◆ Your goal: Copy out all lines where "that" appears.

◆ Material provided:
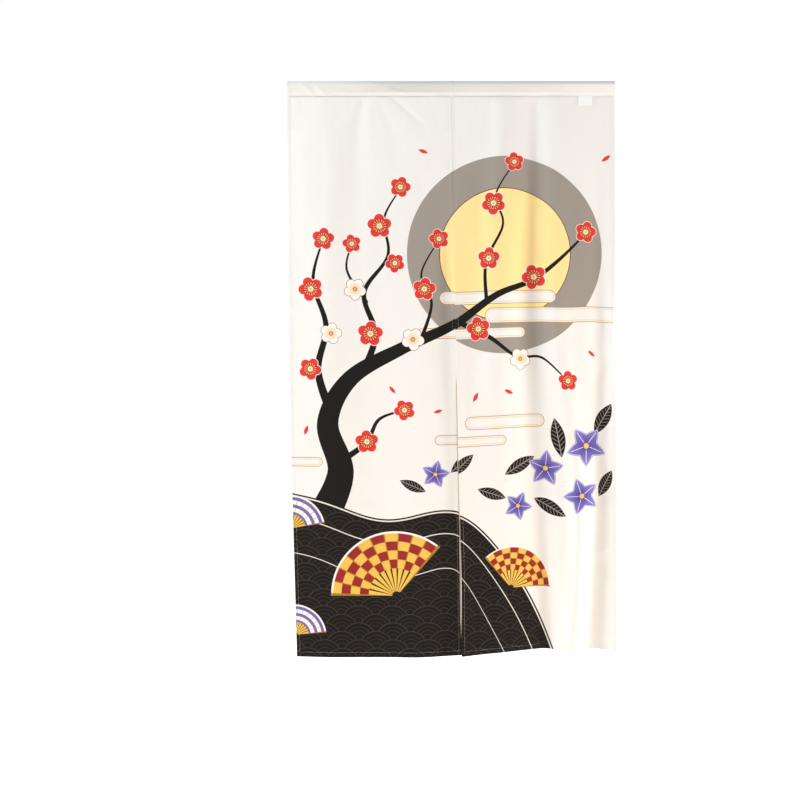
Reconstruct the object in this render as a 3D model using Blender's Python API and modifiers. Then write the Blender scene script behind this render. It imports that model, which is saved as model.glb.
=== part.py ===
"""Noren curtain: two cloth panels, side by side, that hang from a rod pocket.

The panels are sewn edge to edge down to the top of the slit, and hang free below it.
Their tops are turned over and stitched down, which makes the pocket that takes the rod.
X runs to the right along the rod, -Y faces the viewer and Z is up. The origin is on the
rod's axis, halfway along the pocket. The sizes and tables below are in millimetres.
"""

import math
from collections import namedtuple

import bmesh
import bpy

MM = 0.001

# Cloth
CLOTH_COLOUR = (0.84, 0.82, 0.78)
LABEL_COLOUR = (0.90, 0.90, 0.90)
CLOTH = 1.2
HEM_CLOTH = 1.8
SIDE_HEM = 9.0
BOTTOM_HEM = 12.0
SEWN_GAP = 0.3

# Rod pocket: a teardrop section, round over the rod and closed at the stitch line
POCKET_RADIUS = 10.0
POCKET_HEIGHT = 38.0
STITCH_THICKNESS = 4.0
STITCH_Z = POCKET_RADIUS - POCKET_HEIGHT
PANEL_TOP = STITCH_Z - SEWN_GAP
LEG_STEPS = 4
ROUND_STEPS = 10

# Centre seam: the joined edges stand up as a low ridge between two shallow grooves
SEAM_END = -300.0
SEAM_FADE = 40.0
SEAM_RIDGE = 1.6
SEAM_RIDGE_WIDTH = 3.2
SEAM_GROOVE = 0.7
SEAM_GROOVE_WIDTH = 9.0

# Mesh steps: rows close together where the creases start, wider ones below
CREASED_LENGTH = 130.0
CREASED_STEP = 13.0
ROW_STEP = 54.0
HEM_TURN = 2.0
LEFT_COLUMN_STEP = 16.5
RIGHT_COLUMN_STEP = 18.0

# Folds fade out from here up to the rod's axis, where the rod holds the cloth straight
FOLDS_FULL_Z = -48.0

# Care label, caught in the stitch line and hanging in front of the right panel
LABEL_LEFT = 332.5
LABEL_RIGHT = 366.5
LABEL_LENGTH = 26.0
LABEL_SLANT = 1.6
LABEL_CLOTH = 1.0
LABEL_CLEAR = 0.4
LABEL_KICK = 1.5

# The curtain's edges at each height: outer edge of the left panel, middle of the seam and
# slit, the space between the panels there, and outer edge of the right panel
Edges = namedtuple("Edges", "z left slit space right")
EDGES = (
    Edges(z=-28, left=-425.0, slit=0.5, space=0.4, right=425.0),
    Edges(z=-150, left=-424.0, slit=3.6, space=0.4, right=425.2),
    Edges(z=-300, left=-422.3, slit=5.8, space=0.4, right=425.4),
    Edges(z=-450, left=-421.2, slit=7.9, space=1.0, right=425.0),
    Edges(z=-577, left=-420.0, slit=10.2, space=1.2, right=422.0),
    Edges(z=-702, left=-418.6, slit=14.0, space=1.2, right=417.0),
    Edges(z=-836, left=-416.8, slit=16.9, space=1.6, right=425.0),
    Edges(z=-1040, left=-411.5, slit=20.9, space=1.4, right=429.5),
    Edges(z=-1170, left=-407.8, slit=25.0, space=2.2, right=430.0),
    Edges(z=-1306, left=-403.8, slit=27.4, space=8.0, right=430.2),
    Edges(z=-1405, left=-401.0, slit=28.0, space=2.2, right=430.0),
    Edges(z=-1485, left=-399.0, slit=28.4, space=1.2, right=429.2),
)

# Height of the bottom hem's edge, at shares of each panel's width from its left edge
HemPoint = namedtuple("HemPoint", "share z")
LEFT_HEM = (
    HemPoint(share=0.00, z=-1482.5),
    HemPoint(share=0.30, z=-1484.5),
    HemPoint(share=0.69, z=-1485.5),
    HemPoint(share=1.00, z=-1480.0),
)
RIGHT_HEM = (
    HemPoint(share=0.00, z=-1482.5),
    HemPoint(share=0.22, z=-1473.5),
    HemPoint(share=0.51, z=-1463.5),
    HemPoint(share=0.69, z=-1468.0),
    HemPoint(share=0.84, z=-1462.5),
    HemPoint(share=1.00, z=-1470.5),
)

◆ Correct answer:
Reconstruct the object in this render as a 3D model using Blender's Python API and modifiers. Then write the Blender scene script behind this render. It imports that model, which is saved as model.glb.
"""Noren curtain: two cloth panels, side by side, that hang from a rod pocket.
Their tops are turned over and stitched down, which makes the pocket that takes the rod.